Comments that begin with "/**
" and end with
"*/
" are considered to be javadoc comments. You can put
javadoc comments before class, interface, field (class member
variable), constructor and method definitions. The first sentence
should be a brief description of the class, or variable, or whatever.
After that, you can put some tags, which begin with "@
",
as described in Prof. Yap's page.
You don't actually have to have the special comments to run javadoc on
your program. Even without the comments, each public class, and each
public or protected variable and method, will be documented. If you
put in the special comments, then these will be added to the
documentation. Classes, methods, and variables that are not
public
or protected
will not be included in
the documentation. (Actually, that is the default behavior of the
program; you can modify this behavior, as explained in the
reference
.
When you run javadoc, several new html files will be created:
classname.html
if classname
is
the name of the class.
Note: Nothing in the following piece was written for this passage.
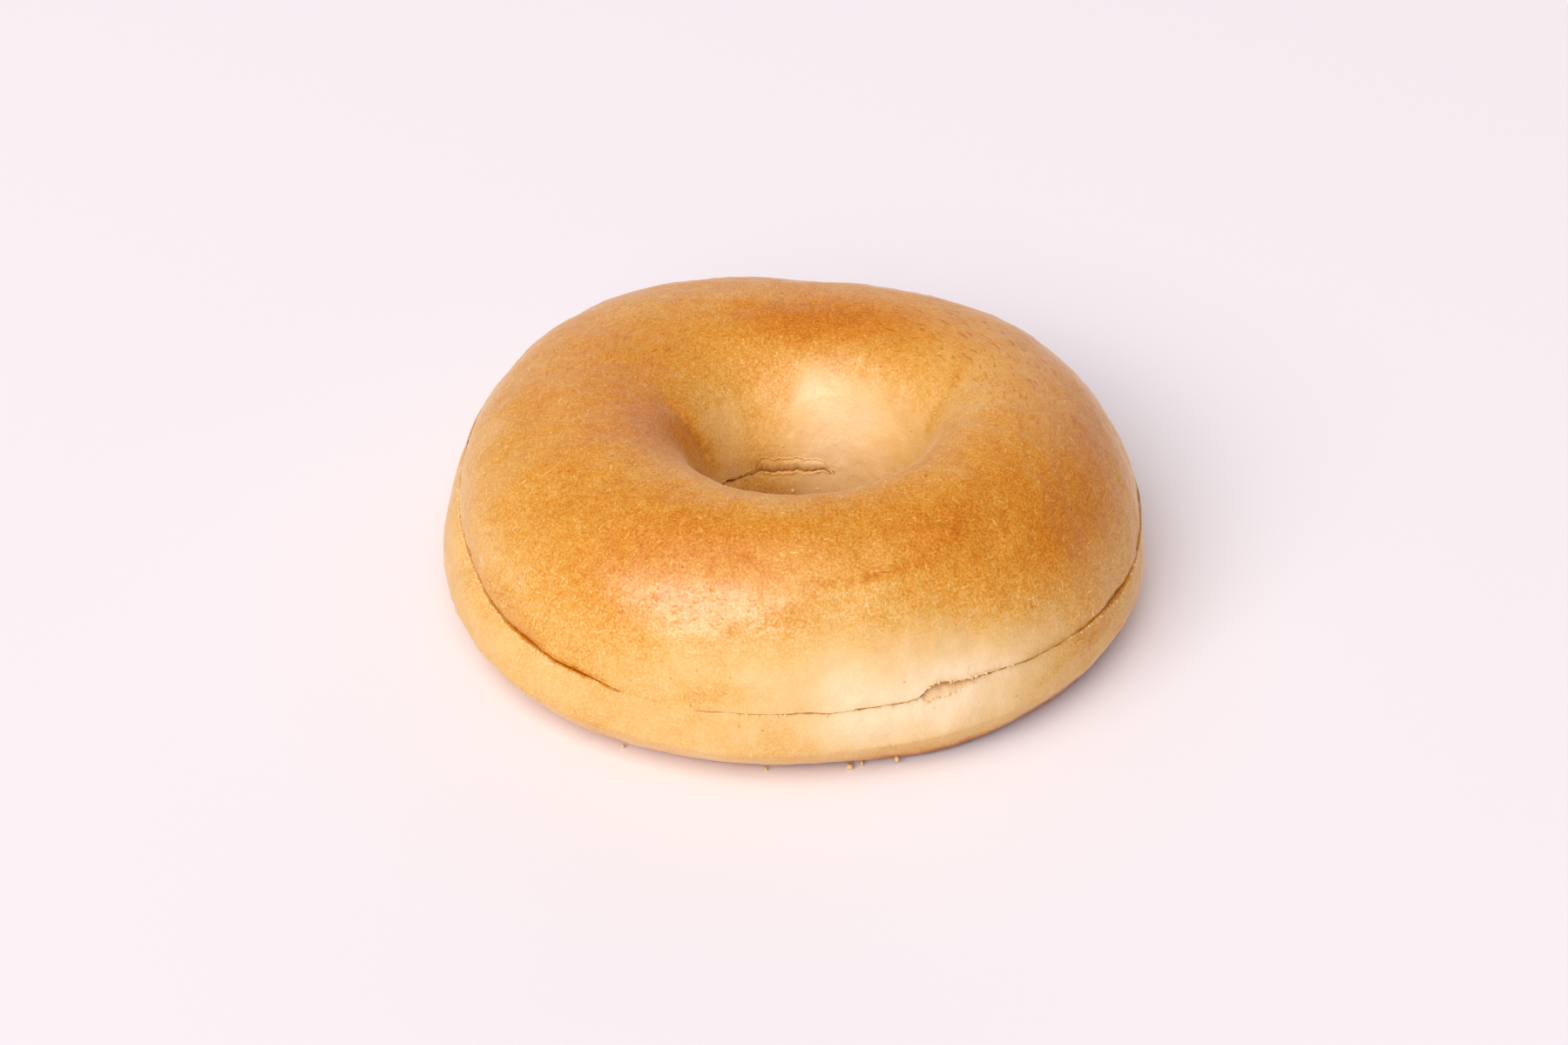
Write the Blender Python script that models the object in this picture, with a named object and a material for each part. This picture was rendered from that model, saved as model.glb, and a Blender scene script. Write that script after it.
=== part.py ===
"""A plain bagel: one ring of dough, boiled and baked, with a bread knife's slit round its side.

The ring is a torus primitive whose sections are reshaped one by one: a domed top, a funnel down to the
hole, full lower sides and a flat foot. The slit is a narrow cut in the outside and in the wall of the
hole. It stops on both sides of a bridge of uncut bread at the front left, so the bagel is one piece.
The origin is under the middle of the bagel, on the surface it lies on. The front is -Y, and +Z is up.
"""

import math

import bpy
from mathutils import Vector

MM = 0.001

# The ring seen from above, in millimetres. A wave is (times round, rise, direction of a crest in degrees)
OUTER_RADIUS = 54.8
OUTER_WAVES = ((2, 1.5, -28.0), (3, 1.4, 3.0), (4, 0.8, 41.0), (5, 0.25, -22.0))
HOLE_RADIUS = 15.4
HOLE_CENTRE = (3.4, -7.4)
HOLE_WAVES = ((2, 0.5, 0.0), (3, 0.9, 30.0))

# The section of the dough rope, in millimetres
CREST_HEIGHT = 34.3
CREST_WAVES = ((1, 2.8, -48.0),)
CREST_SHARE = 0.41
CREST_SHARE_WAVES = ((1, 0.045, 90.0),)
WIDEST_HEIGHT = 6.5
THROAT_HEIGHT = 10.0
FOOT_OUTER_MARGIN = 11.2
FOOT_INNER_MARGIN = 5.0
# How square each quarter of the section is: 2 is an ellipse, and more is squarer
OUTER_TOP_FULLNESS = 1.9
INNER_TOP_FULLNESS = 2.55
INNER_TOP_FULLNESS_WAVES = ((1, 0.35, 270.0),)
INNER_FOOT_FULLNESS = 2.0
OUTER_FOOT_FULLNESS = 2.25

# The slit. It steps up at the front right: (rise, direction, width and fade of the step in degrees)
SLIT_HEIGHT = 13.9
SLIT_TILT = 0.2
SLIT_STEP = (1.3, 291.0, 1.5, 16.0)
SLIT_GAP = 0.6
OUTER_SLIT_DEPTH = 6.0
HOLE_SLIT_DEPTH = 4.0
# The bridge of uncut bread is given by its two edges, in degrees
BRIDGE_FROM = 241.0
BRIDGE_TO = 258.0
BRIDGE_TAPER = 9.0

# Where a half of the bread is drawn in at the slit: (depth, direction in degrees, spread in degrees)
UPPER_TUCKS = ((2.0, 197.0, 32.0), (1.2, 352.0, 30.0))
LOWER_TUCKS = ((1.0, 205.0, 32.0), (-0.9, 343.0, 11.0))
HOLE_TUCKS = ((1.4, 95.0, 40.0),)
UPPER_TUCK_FADE = 4.5
LOWER_TUCK_FADE = 2.5

# Folds pressed into the funnel: (depth, middle, heading in degrees, half length, half width)
FOLDS = ((2.4, (-25.0, 4.5), 128.0, 8.0, 3.0), (0.9, (21.5, -1.5), 60.0, 5.0, 2.5))

# The mesh: sections round the ring, and rows of points round each section
RING_STEPS = 96
TOP_ROWS = 20
LOWER_INNER_ROWS = 5
FOOT_ROWS = 4
LOWER_OUTER_ROWS = 8
SHARP_EDGE = 50.0

CRUST_COLOUR = (0.68, 0.36, 0.12, 1.0)
CRUST_ROUGHNESS = 0.45


def round_ring(angle, mean, waves):
    """A size that rises and falls in waves on its way round the ring."""
    return mean + sum(rise * math.cos(times * (angle - math.radians(crest))) for times, rise, crest in waves)


def turn_between(angle, direction):
    """The turn in degrees from a direction in degrees to an angle in radians, from -180 to 180."""
    return (math.degrees(angle) - direction + 180.0) % 360.0 - 180.0


def drawn_in(angle, tucks):
    """How far these tucks draw the bread in at this angle."""
    return sum(depth * math.exp(-((turn_between(angle, at) / width) ** 2)) for depth, at, width in tucks)


def ease(share):
    """A smooth start and end for a share from 0 to 1."""
    share = min(1.0, max(0.0, share))
    return share * share * (3.0 - 2.0 * share)


def cut_share(angle):
    """1 where the slit has its full depth, and 0 in the bridge."""
    middle = (BRIDGE_FROM + BRIDGE_TO) / 2.0
    half = (BRIDGE_TO - BRIDGE_FROM) / 2.0
    return ease((abs(turn_between(angle, middle)) - half) / BRIDGE_TAPER)


def slit_step(angle):
    """How far the slit lies above or below its plane beside the step in it."""
    rise, direction, width, fade = SLIT_STEP
    turn = turn_between(angle, direction)
    return rise / 2.0 * math.tanh(turn / width) * math.exp(-abs(turn) / fade)


def distance_to_circle(angle, radius, centre):
    """The distance from the origin, along angle, to a circle of that radius about centre."""
    along = centre[0] * math.cos(angle) + centre[1] * math.sin(angle)
    across = centre[1] * math.cos(angle) - centre[0] * math.sin(angle)
    return along + math.sqrt(radius * radius - across * across)


def distance_to_hole(angle):
    """The distance from the origin, along angle, to the throat. Its waves turn about the hole's middle."""
    mean = distance_to_circle(angle, HOLE_RADIUS, HOLE_CENTRE)
    around = math.atan2(mean * math.sin(angle) - HOLE_CENTRE[1], mean * math.cos(angle) - HOLE_CENTRE[0])
    return distance_to_circle(angle, round_ring(around, HOLE_RADIUS, HOLE_WAVES), HOLE_CENTRE)


def evenly(first, last, count):
    """count values from first to last."""
    return [first + (last - first) * step / (count - 1) for step in range(count)]


class Section:
    """The outline of the dough in the vertical half-plane from the origin along angle.

    A point of it has a turn in degrees: 0 is outward, 90 is the crest, 180 is the hole and 270 is the foot.
    """

    def __init__(self, angle):
        self.angle = angle
        self.outer = round_ring(angle, OUTER_RADIUS, OUTER_WAVES)
        self.inner = distance_to_hole(angle)
        self.height = round_ring(angle, CREST_HEIGHT, CREST_WAVES)
        crest_share = round_ring(angle, CREST_SHARE, CREST_SHARE_WAVES)
        self.crest = self.inner + crest_share * (self.outer - self.inner)
        self.funnel_fullness = round_ring(angle, INNER_TOP_FULLNESS, INNER_TOP_FULLNESS_WAVES)
        self.slit = SLIT_HEIGHT + SLIT_TILT * math.sin(angle) + slit_step(angle)

    def quarter(self, turn):
        """(centre radius, centre height, reach across, reach up, fullness) of the quarter at turn."""
        if turn < 90.0:
            reach = (self.outer - self.crest, self.height - WIDEST_HEIGHT)
            return self.crest, WIDEST_HEIGHT, *reach, OUTER_TOP_FULLNESS
        if turn < 180.0:
            reach = (self.crest - self.inner, self.height - THROAT_HEIGHT)
            return self.crest, THROAT_HEIGHT, *reach, self.funnel_fullness
        if turn < 270.0:
            reach = (FOOT_INNER_MARGIN, THROAT_HEIGHT)
            return self.inner + FOOT_INNER_MARGIN, THROAT_HEIGHT, *reach, INNER_FOOT_FULLNESS
        reach = (FOOT_OUTER_MARGIN, WIDEST_HEIGHT)
        return self.outer - FOOT_OUTER_MARGIN, WIDEST_HEIGHT, *reach, OUTER_FOOT_FULLNESS

    def point(self, turn):
        """(radius, height) of the outline at a turn, as if the bread were uncut."""
        turn = turn % 360.0
        radius, height, across, up, fullness = self.quarter(turn)
        cosine, sine = math.cos(math.radians(turn)), math.sin(math.radians(turn))
        radius += math.copysign(across * abs(cosine) ** (2.0 / fullness), cosine)
        height += math.copysign(up * abs(sine) ** (2.0 / fullness), sine)
        return radius, max(0.0, height)

    def turn_at(self, height, towards_hole):
        """The turn where the side, or the wall of the hole, has this height."""
        _, base, _, up, fullness = self.quarter(135.0 if towards_hole else 45.0)
        turn = math.degrees(math.asin(((height - base) / up) ** (fullness / 2.0)))
        return 180.0 - turn if towards_hole else turn

    def upper(self, turn):
        """A point of the upper half, which is drawn in at the slit."""
        radius, height = self.point(turn)
        fade = math.exp(-max(0.0, height - self.slit) / UPPER_TUCK_FADE)
        if turn < 90.0:
            return radius - fade * drawn_in(self.angle, UPPER_TUCKS), height
        return radius + fade * drawn_in(self.angle, HOLE_TUCKS), height

    def lower(self, turn):
        """A point of the lower half's outer side, which is drawn in less."""
        radius, height = self.point(turn)
        fade = math.exp(-abs(self.slit - height) / LOWER_TUCK_FADE)
        return radius - fade * drawn_in(self.angle, LOWER_TUCKS), height

    def rows(self):
        """The points in the order of the torus primitive's rows: from the slit over the top and under."""
        above, below = self.slit + SLIT_GAP / 2.0, self.slit - SLIT_GAP / 2.0
        upper_out, lower_out = self.turn_at(above, False), self.turn_at(below, False)
        upper_in, lower_in = self.turn_at(above, True), self.turn_at(below, True)
        cut = cut_share(self.angle)
        outer_side = min(self.upper(upper_out)[0], self.lower(lower_out)[0])
        hole_side = max(self.upper(upper_in)[0], self.point(lower_in)[0])
        points = [(outer_side - cut * OUTER_SLIT_DEPTH, self.slit)]
        points += [self.upper(turn) for turn in evenly(upper_out, upper_in, TOP_ROWS)]
        points += [(hole_side + cut * HOLE_SLIT_DEPTH, self.slit)]
        points += [self.point(turn) for turn in evenly(lower_in, 270.0, LOWER_INNER_ROWS)[:-1]]
        foot = evenly(self.inner + FOOT_INNER_MARGIN, self.outer - FOOT_OUTER_MARGIN, FOOT_ROWS)
        points += [(radius, 0.0) for radius in foot]
        points += [self.lower(turn) for turn in evenly(270.0, 360.0 + lower_out, LOWER_OUTER_ROWS)[1:]]
        return points


def fold_depth(place):
    """How far the folds press down a point of the top, in millimetres."""
    depth = 0.0
    for deep, middle, heading, half_length, half_width in FOLDS:
        axis = Vector((math.cos(math.radians(heading)), math.sin(math.radians(heading))))
        offset = place.xy - Vector(middle)
        along = offset.dot(axis) / half_length
        across = (offset.y * axis.x - offset.x * axis.y) / half_width
        depth += deep * math.exp(-along * along - across * across)
    return depth


def make_ring():
    """The bagel: a torus whose rows of points are moved onto the sections."""
    row_count = TOP_ROWS + LOWER_INNER_ROWS + FOOT_ROWS + LOWER_OUTER_ROWS
    bpy.ops.mesh.primitive_torus_add(
        major_segments=RING_STEPS,
        minor_segments=row_count,
        major_radius=OUTER_RADIUS * MM / 2.0,
        minor_radius=OUTER_RADIUS * MM / 4.0,
    )
    bagel = bpy.context.object
    bagel.name = "bagel"
    bagel.data.name = "bagel"
    for step in range(RING_STEPS):
        section = Section(2.0 * math.pi * step / RING_STEPS)
        for row, (radius, height) in enumerate(section.rows()):
            place = Vector((radius * math.cos(section.angle), radius * math.sin(section.angle), height))
            place.z -= fold_depth(place) * ease((height - section.slit) / (section.height - section.slit))
            bagel.data.vertices[step * row_count + row].co = place * MM
    return bagel


def centre_on_box(bagel):
    """Moves the mesh so that the middle of its box is over the origin."""
    places = [vertex.co for vertex in bagel.data.vertices]
    for axis in (0, 1):
        middle = (min(place[axis] for place in places) + max(place[axis] for place in places)) / 2.0
        for place in places:
            place[axis] -= middle


def baked_crust():
    """Baked crust: golden brown, with a dull shine from the boiled starch."""
    crust = bpy.data.materials.new("baked_crust")
    crust.use_nodes = True
    shader = crust.node_tree.nodes["Principled BSDF"]
    shader.inputs["Base Color"].default_value = CRUST_COLOUR
    shader.inputs["Roughness"].default_value = CRUST_ROUGHNESS
    shader.inputs["Metallic"].default_value = 0.0
    return crust


def main():
    for old in list(bpy.data.objects):
        bpy.data.objects.remove(old)
    bagel = make_ring()
    centre_on_box(bagel)
    bagel.data.materials.append(baked_crust())
    bagel.data.shade_smooth()
    bagel.data.set_sharp_from_angle(angle=math.radians(SHARP_EDGE))
    food = bpy.data.collections.new("plain_bagel")
    bpy.context.scene.collection.children.link(food)
    for collection in list(bagel.users_collection):
        collection.objects.unlink(bagel)
    food.objects.link(bagel)


main()
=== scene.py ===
import math
from types import SimpleNamespace

import bpy
import numpy as np
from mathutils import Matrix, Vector, noise


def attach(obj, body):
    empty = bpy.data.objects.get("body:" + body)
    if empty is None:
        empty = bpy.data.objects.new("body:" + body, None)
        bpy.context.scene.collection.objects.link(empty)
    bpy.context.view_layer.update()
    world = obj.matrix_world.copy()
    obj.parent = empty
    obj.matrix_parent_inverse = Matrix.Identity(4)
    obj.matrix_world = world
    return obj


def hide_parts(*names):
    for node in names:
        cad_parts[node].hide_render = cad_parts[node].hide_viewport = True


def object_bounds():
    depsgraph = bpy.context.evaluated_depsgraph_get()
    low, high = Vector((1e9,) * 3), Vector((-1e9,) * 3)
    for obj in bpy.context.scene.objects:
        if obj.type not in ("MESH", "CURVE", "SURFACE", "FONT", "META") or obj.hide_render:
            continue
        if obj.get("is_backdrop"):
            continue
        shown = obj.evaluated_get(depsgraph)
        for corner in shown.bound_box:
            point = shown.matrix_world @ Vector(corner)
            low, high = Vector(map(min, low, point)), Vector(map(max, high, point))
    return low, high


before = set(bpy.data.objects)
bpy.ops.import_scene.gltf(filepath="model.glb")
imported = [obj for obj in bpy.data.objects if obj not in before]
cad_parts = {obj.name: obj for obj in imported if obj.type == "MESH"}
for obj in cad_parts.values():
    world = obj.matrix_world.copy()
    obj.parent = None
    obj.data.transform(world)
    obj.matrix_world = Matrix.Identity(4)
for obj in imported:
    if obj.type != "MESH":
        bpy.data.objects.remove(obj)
cad_low, cad_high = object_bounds()


# --- The bread -----------------------------------------------------------------------------------
# One rope of wheat dough closed into a ring, boiled, then baked. The top has risen and browned, and
# the foot has spread on the tray. A bread knife has slit it all round the side, but for a bridge of
# uncut bread at the front left, so the two halves are still one piece.

# Every size of the bread is in millimetres, on a bagel of this width
BREAD_WIDTH = 109.72
MM = (cad_high.x - cad_low.x) / BREAD_WIDTH

# The ring seen from above. A wave is (times round, rise, direction of a crest in degrees)
OUTER_RADIUS = 54.8
OUTER_WAVES = ((2, 1.5, -28.0), (3, 1.4, 3.0), (4, 0.8, 41.0), (5, 0.25, -22.0))
HOLE_RADIUS = 15.4
HOLE_CENTRE = (3.4, -7.4)
HOLE_WAVES = ((2, 0.5, 0.0), (3, 0.9, 30.0))

# The section of the dough rope, with its crest a share of the way out from the hole. A fullness of 2 is
# an ellipse, and more is squarer
CREST_HEIGHT = 34.3
CREST_WAVES = ((1, 2.8, -48.0),)
CREST_SHARE = 0.41
CREST_SHARE_WAVES = ((1, 0.045, 90.0),)
WIDEST_HEIGHT = 6.5
THROAT_HEIGHT = 10.0
OUTER_TOP_FULLNESS = 1.9
FUNNEL_FULLNESS = 2.55
FUNNEL_FULLNESS_WAVES = ((1, 0.35, 270.0),)
INNER_FOOT_FULLNESS = 2.0
OUTER_FOOT_FULLNESS = 1.25

# How far the foot turns in under the side. It spreads further out at the front, and it is lifted off the
# tray at the front right, and is narrower there. A bump is (size, direction, spread), in degrees
FOOT_OUTER_MARGIN = 6.2
FOOT_INNER_MARGIN = 5.0
FOOT_SPREADS = ((1.9, 297.0, 13.0),)
FOOT_LIFTS = ((1.6, 324.0, 22.0),)
LIFT_NARROWING = 2.2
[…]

This page will list all public and protected
constructors, methods and variables in the class, with their
signatures, so that anyone could know how to use this class without
actually looking at the source code.
AllNames.html
will
be created which indexes, and links to, documentation for all of the
names of class, method, variable, etc., in the program (which will in
general include multiple classes).
tree.html
gives an inheritance hierarchy for all classes
in the program.
packages.html
provides an index
for the packages in your program. For a simple program that does not
declare any new packages, this file will be essentially empty.
You should run javadoc on all the java files in the program at once, like this (on unix):
javadoc *.java
I have run javadoc
on all the
examples
and
solutions
.
NOTE: When you put files on the web, they must be world readable. On a unix machine like acf5, you can say
chmod a+r *to make all the files in a directory world readable.